SiC市場は「従来より厳しい局面が続く」ローム、EV失速で:SiCデバイス「成長は想定を下回る」(2/2 ページ)
ロームの2024年度第3四半期累計(2024年4〜12月)の連結業績は、売上高が前年同期比3.0%減の3446億4200万円、営業利益が110億8000万円の赤字、純利益が同99.5%減の2億1000万円となった。
SiCは厳しい局面続くが「中長期的な期待は不変」
セグメント別の業績は左下図の通りだ。半導体素子セグメントは、半導体サイクルによる需要の調整局面であることに加え、SiCパワーデバイスの生産能力増強のための投資継続による償却負担増、8インチライン開発のための研究開発費の負担増によって100億円の赤字となっている。
なお、SiC事業は第3四半期、SiCデバイスは自動車向けで堅調に推移したものの、SiC基板の外販は顧客要因によって大きく調整局面となったという。同社は「EV市場の調整が継続していることを受け、依然としてSiC市場は従来よりも厳しい局面が続くものと思われる。しかし、中長期的なSiCへの期待は不変であり、着実に成長を続けていけると考えている」と説明している。
「合理的な算定は困難な状況」で、通期予想は据え置き
2024年度通期業績業績予想については、2024年11月発表のものを据え置いた。ロームは「売上高は計画に対して順調に推移しているが、先行きの見通しは不透明だ。また収益性改善に向けた構造改革を進めている中、合理的な算定は困難な状況だ。今後公表済みの業績予想に変更が必要と判断される際には、改めて業績予想の修正を行う」とコメントしている。

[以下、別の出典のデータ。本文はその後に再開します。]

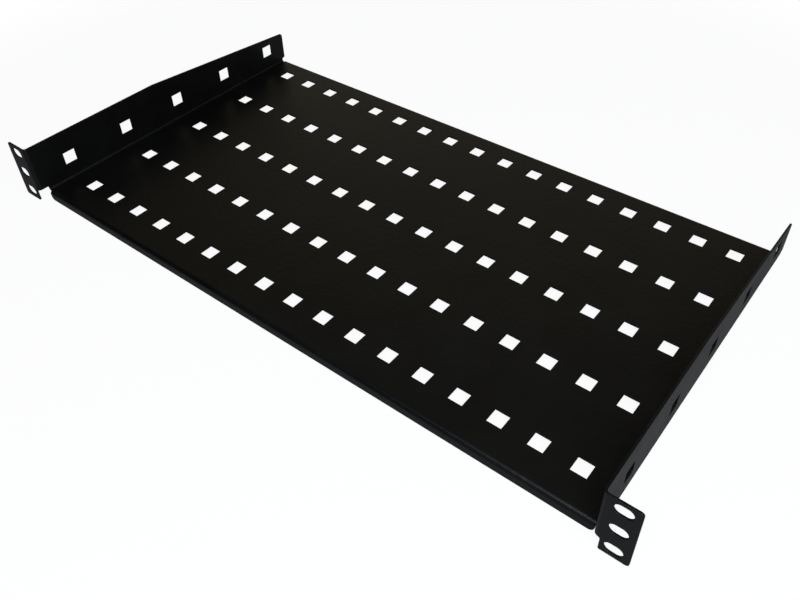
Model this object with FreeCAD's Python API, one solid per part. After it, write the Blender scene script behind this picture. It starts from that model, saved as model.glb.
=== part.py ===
import FreeCAD, Part
import math
import os
from FreeCAD import Vector

# A one-unit cantilever shelf for a 19-inch rack, punched and folded from one steel sheet.
# The tray has an upright flange along each side. Each flange's front end is folded outwards
# into an ear with three slots, which is screwed to a front rail of the rack. The tray's front
# and rear edges are folded down into lips that stiffen it. Square holes in the tray and the
# flanges let air through and take cable ties.
#
# Frame, in millimetres: +X to the right, +Y to the back, +Z up. The origin is midway between
# the two ears' middle slots, in the plane of the ears' rear faces, which seat on the rails.

# ---- Rack interface, as the 19-inch standard gives it ----
ear_span = 482.6  # over the outer edges of both ears
slot_column_spacing = 465.1  # between the two ears' slot centres
slot_pitch = 15.875  # between neighbouring slots of one ear
unit_joint_pitch = 12.7  # from the last hole of one rack unit to the first of the next
unit_clearance = 0.45  # by which an ear is shorter than a rack unit
slot_length = 10.0
slot_width = 7.0
ear_corner_radius = 2.0

# ---- Sheet ----
sheet = 1.2
bend_radius = 1.5  # inside every fold

# ---- Tray, flanges and lips ----
body_width = 445.5  # over the flanges' outer faces
depth = 250.0  # from the ears' front faces to the rear lip's outer face
slots_above_tray = 15.4  # from the tray's top face up to the middle slots' centres
taper_start = 111.7  # from the ears' front faces to where the flange's top edge starts to fall
tail_height = 25.0  # of the flange's rear end, above the tray's top face
tail_radius = 2.5  # at the rear end's upper corner
heel_radius = 1.2  # at the rear end's lower corner
front_lip_setback = 6.4  # from the ears' front faces to the front lip's outer face
lip_drop = 7.2  # from the tray's top face to the lips' lower edges
lip_corner_radius = 3.5

# ---- Reliefs, cut where two folds meet at a corner ----
relief_height = 2.8  # from the tray's top face up to the flange's lower edge
relief_radius = 1.0
front_relief_overrun = 1.5  # by which the relief passes the front lip's outer face
ear_relief_overrun = 1.05  # by which the relief passes the ear's fold
ear_relief_radius = 1.6

# ---- Square holes ----
hole_side = 9.5
hole_column_pitch = 25.0
hole_row_pitch = 50.0
first_row = 30.65  # from the ears' front faces to the front row's centres
side_margin = 15.0  # at least this from a hole's centre to the side fold
rear_margin = 12.0  # at least this from a hole's centre to the rear fold
flange_holes_below_tail = 8.9  # from the height of the flange's rear end down to the centres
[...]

また、2025年度の市況については先行きは依然として不透明感が強く、2025年度前半は調整局面が継続すると見込む。一方で、現在が市況のボトムで2025年度中には市況が回復に転じると見ているといい「これまでの設備投資により十分な生産能力を確保できているので、市況の回復に乗り遅れないよう準備を進めていく」としている。
なお、同社は2024年度上期決算において収益性改善の施策などを進めると発表していたが、今回、既に価格適正化および不採算製品の統廃合、人員の適正化を進めていると説明。また、生産拠点再編の一環として、材料事業(シリコンウエハー事業)の撤退を決定したとも発表した。現在、土地や装置など資産売却等も含めて検討しているという。同社は「生産拠点再編については、今後その規模を拡大するなど、より踏み込んだ構造改革にも取り組んでいく」としている。